Milestones: Monday, October 30, 2023
ORSON WELLES SCARED THE PEOPLE — “THE WAR OF THE WORLDS” WAS BROACAST ON OCT. 30, 1938, THE NIGHT BEFORE HALLOWEEN, alarming listeners who were tuned into the radio program more than kids dressed up as witches, ghosts or monsters could have done. A very young Orson Welles (he was 23 at the time) and his Mercury Theater Company adapted H.G. Welles’ 19th century sci-fi novel for national radio, at a time just before World War II when radio was in its heyday. Welles already had a name for himself as the voice of “The Shadow,” in the eponymous program. Although the radio announcer on the CBS network had at the start announced the program as “The War of the Worlds,” many listeners tuned in late because of another popular show on NBC with ventriloquist Edgar Bergen and his puppet, Charlie McCarthy.

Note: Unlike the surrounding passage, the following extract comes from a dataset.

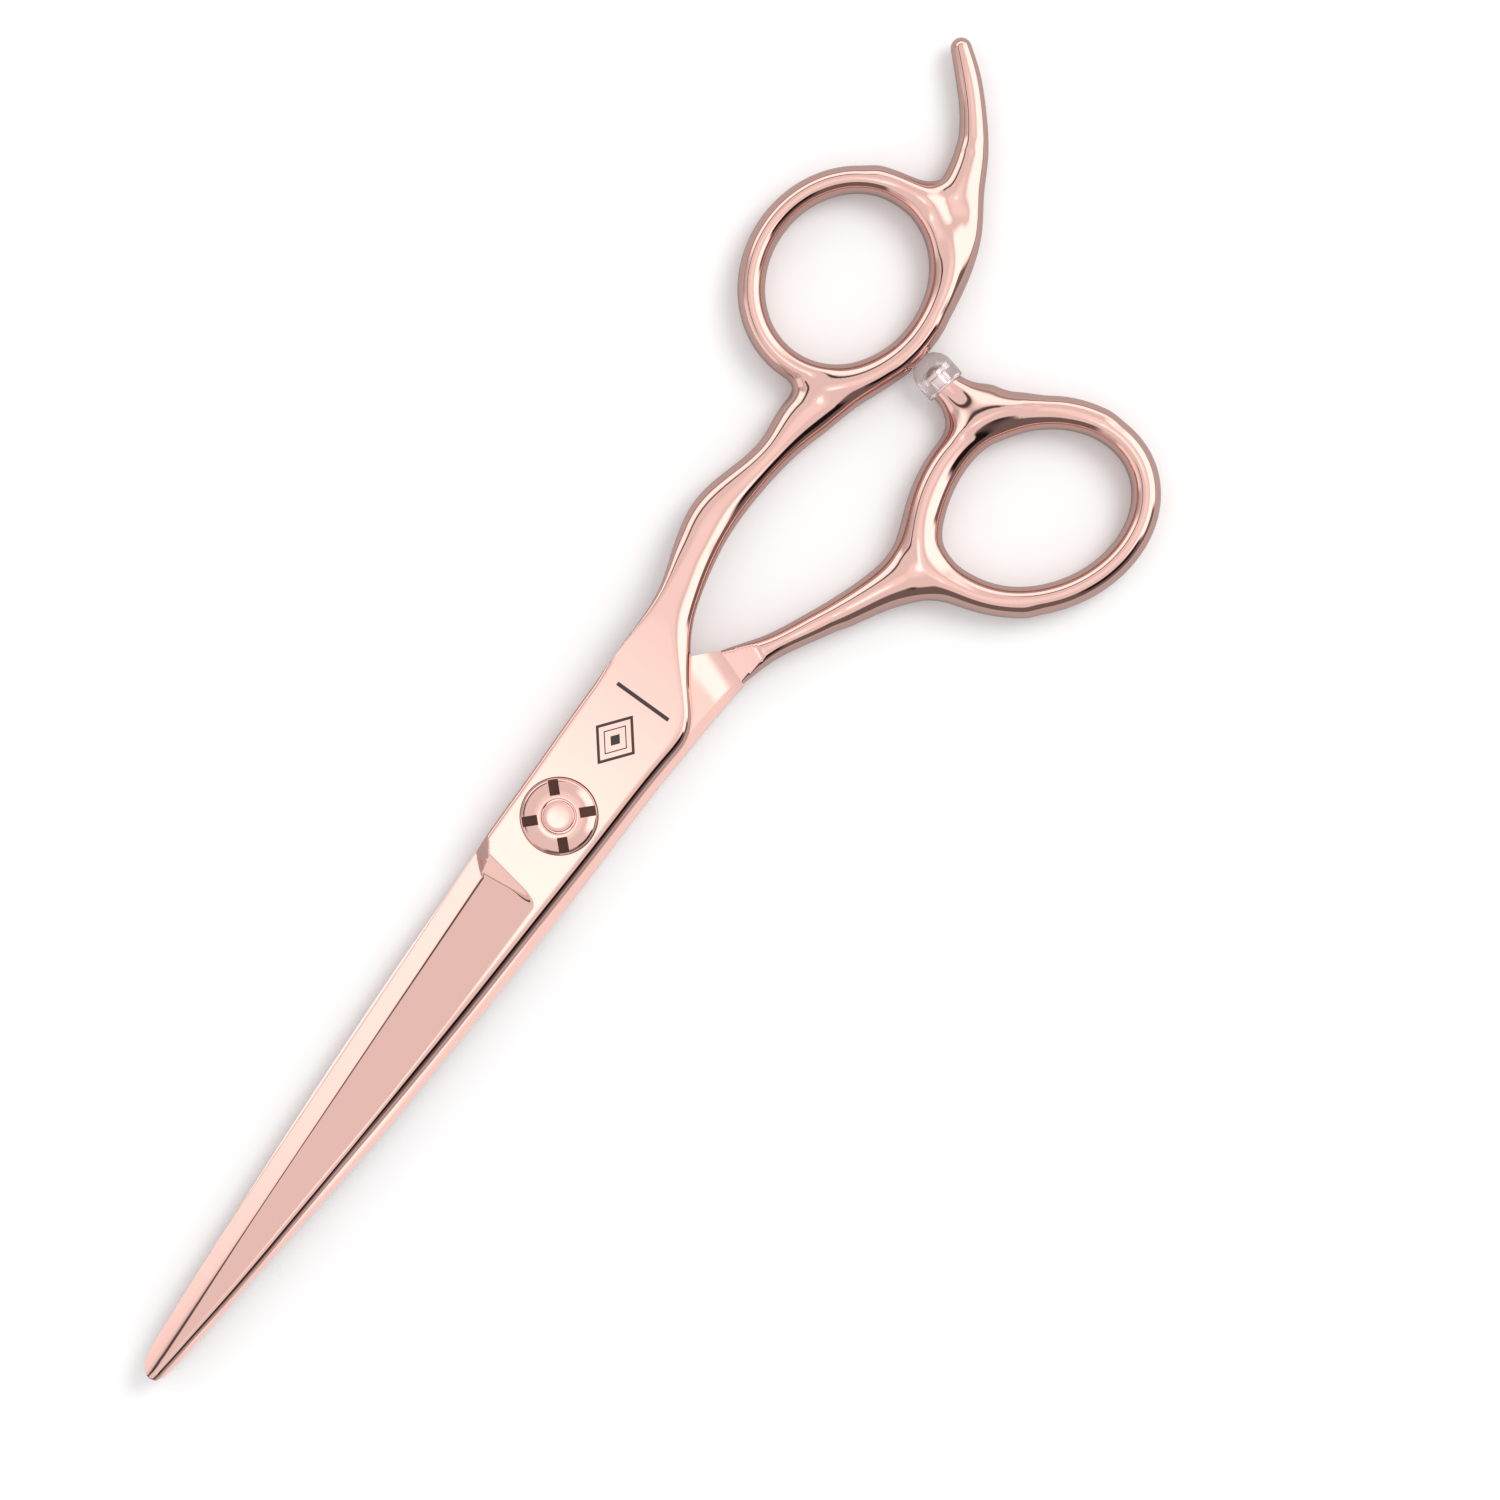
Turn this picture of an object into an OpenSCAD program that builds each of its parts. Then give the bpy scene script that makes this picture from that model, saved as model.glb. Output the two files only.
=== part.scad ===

The program began with typical news and weather announcements, and an orchestra playing music, before Welles broke in with a realistic-sounding scare — a metallic cylinder crashing in a New Jersey field, and the creatures emerging from it overpowering seven thousand National Guard troops, spraying poisonous gas and creating a national panic as the Martians landed in other cities like Chicago. The Federal Communications Commission investigated the program but decided no laws had been violated.
The legendary program did lead to networks being more careful in their broadcast selections. And it also gave Welles his big break as a screenwriter, actor and director; Hollywood studio RKO Pictures signed him and gave him great latitude. Welles wrote, produced, directed and starred in “Citizen Kane,” one of the greatest, critically successful films of all time.